■ **Aim of the exercise**: Your task is to print the material below exactly as presented.

■ **Supplied data**:
· · · · · · ·

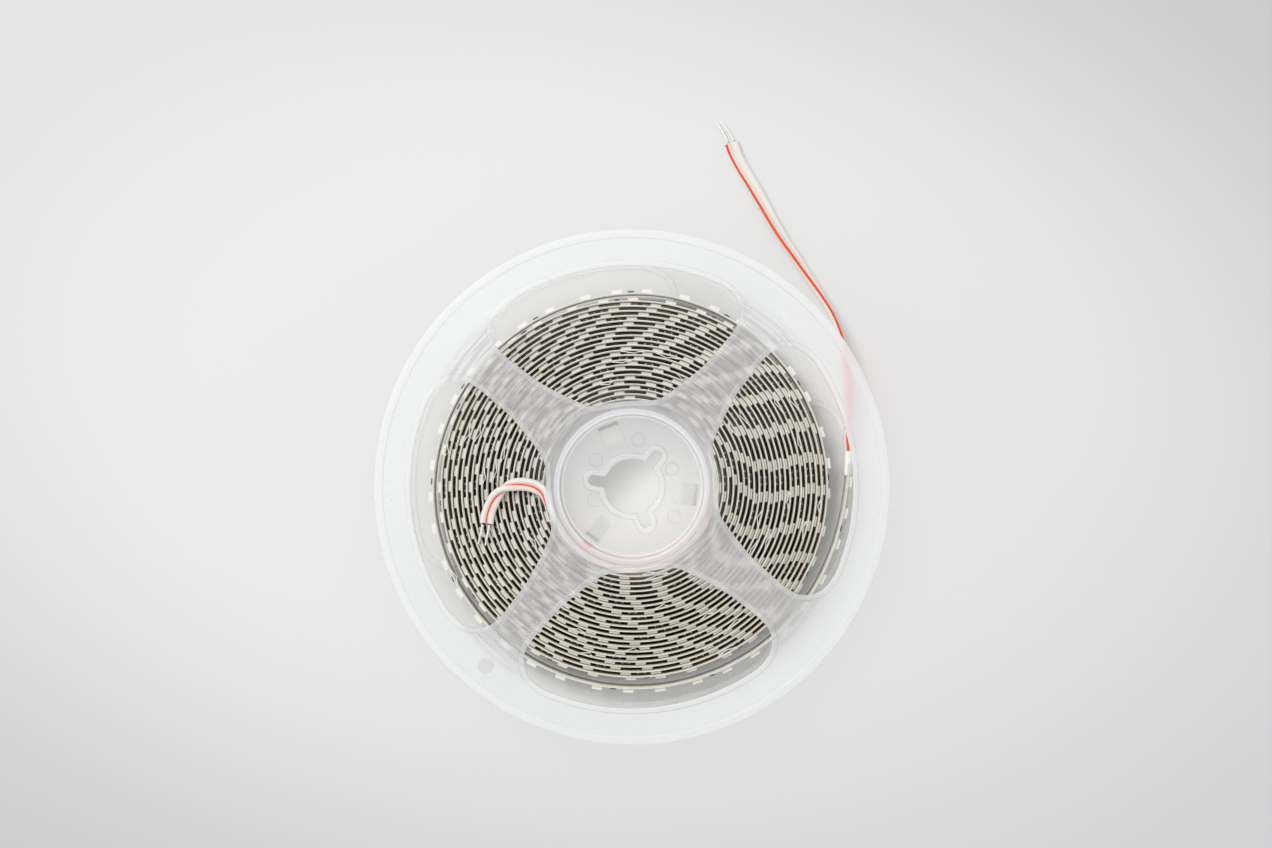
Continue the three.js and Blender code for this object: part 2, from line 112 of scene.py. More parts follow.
def evenly(loop, count):
    """The same closed loop with its points at equal steps of length."""
    around = np.concatenate([loop, loop[:1]])
    length = np.concatenate([[0], np.cumsum(np.linalg.norm(np.diff(around, axis=0), axis=1))])
    places = np.linspace(0, length[-1], count, endpoint=False)
    return np.stack([np.interp(places, length, around[:, k]) for k in range(2)], axis=-1)


def moved_out(loop, distance):
    """A counterclockwise loop with each point moved along its outward normal."""
    along = np.roll(loop, -1, axis=0) - np.roll(loop, 1, axis=0)
    along /= np.linalg.norm(along, axis=1, keepdims=True)
    return loop + distance * np.stack([along[:, 1], -along[:, 0]], axis=-1)


def softened(corners, cuts):
    """A profile whose inner corners are cut back by the given lengths and bridged by a quadratic curve:
    (1-t)^2 start + 2t(1-t) corner + t^2 end."""
    corners = np.asarray(corners, float)
    t = np.linspace(0, 1, 5)[:, None]
    parts = [corners[:1]]
    for before, corner, after, cut in zip(corners, corners[1:], corners[2:], cuts):
        start = corner + (before - corner) * cut / np.linalg.norm(before - corner)
        end = corner + (after - corner) * cut / np.linalg.norm(after - corner)
        parts.append((1 - t) ** 2 * start + 2 * t * (1 - t) * corner + t**2 * end)
    parts.append(corners[-1:])
    return np.concatenate(parts)


def grid(points, wrap_rows=False, wrap_columns=False):
    """Quads over a grid of points, rows by columns, closed on itself where asked."""
    rows, columns = points.shape[:2]
    index = np.arange(rows * columns).reshape(rows, columns)
    if wrap_rows:
        index = np.concatenate([index, index[:1]])
    if wrap_columns:
        index = np.concatenate([index, index[:, :1]], axis=1)
    quads = np.stack([index[:-1, :-1], index[:-1, 1:], index[1:, 1:], index[1:, :-1]], axis=-1)
    return points.reshape(-1, 3), quads.reshape(-1, 4)


def band(outline, profile):
    """A profile carried round a closed outline: outline(offset) at each of the profile's heights."""
    rings = []
    for offset, height in profile:
        loop = outline(offset)
        rings.append(np.column_stack([loop, np.full(len(loop), height)]))
    return grid(np.array(rings), wrap_columns=True)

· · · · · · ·

■ **Final answer**:
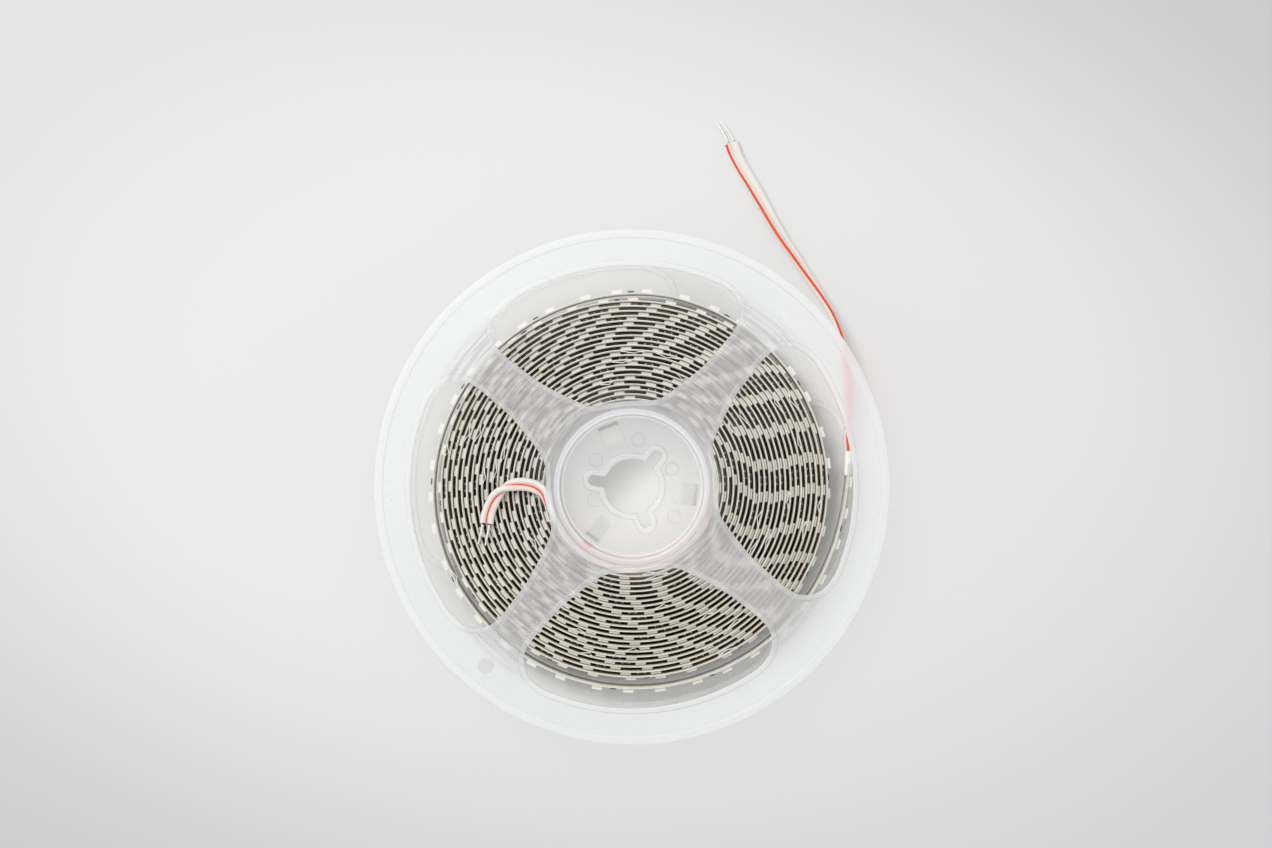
Continue the three.js and Blender code for this object: part 2, from line 112 of scene.py. More parts follow.
def evenly(loop, count):
    """The same closed loop with its points at equal steps of length."""
    around = np.concatenate([loop, loop[:1]])
    length = np.concatenate([[0], np.cumsum(np.linalg.norm(np.diff(around, axis=0), axis=1))])
    places = np.linspace(0, length[-1], count, endpoint=False)
    return np.stack([np.interp(places, length, around[:, k]) for k in range(2)], axis=-1)


def moved_out(loop, distance):
    """A counterclockwise loop with each point moved along its outward normal."""
    along = np.roll(loop, -1, axis=0) - np.roll(loop, 1, axis=0)
    along /= np.linalg.norm(along, axis=1, keepdims=True)
    return loop + distance * np.stack([along[:, 1], -along[:, 0]], axis=-1)


def softened(corners, cuts):
    """A profile whose inner corners are cut back by the given lengths and bridged by a quadratic curve:
    (1-t)^2 start + 2t(1-t) corner + t^2 end."""
    corners = np.asarray(corners, float)
    t = np.linspace(0, 1, 5)[:, None]
    parts = [corners[:1]]
    for before, corner, after, cut in zip(corners, corners[1:], corners[2:], cuts):
        start = corner + (before - corner) * cut / np.linalg.norm(before - corner)
        end = corner + (after - corner) * cut / np.linalg.norm(after - corner)
        parts.append((1 - t) ** 2 * start + 2 * t * (1 - t) * corner + t**2 * end)
    parts.append(corners[-1:])
    return np.concatenate(parts)


def grid(points, wrap_rows=False, wrap_columns=False):
    """Quads over a grid of points, rows by columns, closed on itself where asked."""
    rows, columns = points.shape[:2]
    index = np.arange(rows * columns).reshape(rows, columns)
    if wrap_rows:
        index = np.concatenate([index, index[:1]])
    if wrap_columns:
        index = np.concatenate([index, index[:, :1]], axis=1)
    quads = np.stack([index[:-1, :-1], index[:-1, 1:], index[1:, 1:], index[1:, :-1]], axis=-1)
    return points.reshape(-1, 3), quads.reshape(-1, 4)


def band(outline, profile):
    """A profile carried round a closed outline: outline(offset) at each of the profile's heights."""
    rings = []
    for offset, height in profile:
        loop = outline(offset)
        rings.append(np.column_stack([loop, np.full(len(loop), height)]))
    return grid(np.array(rings), wrap_columns=True)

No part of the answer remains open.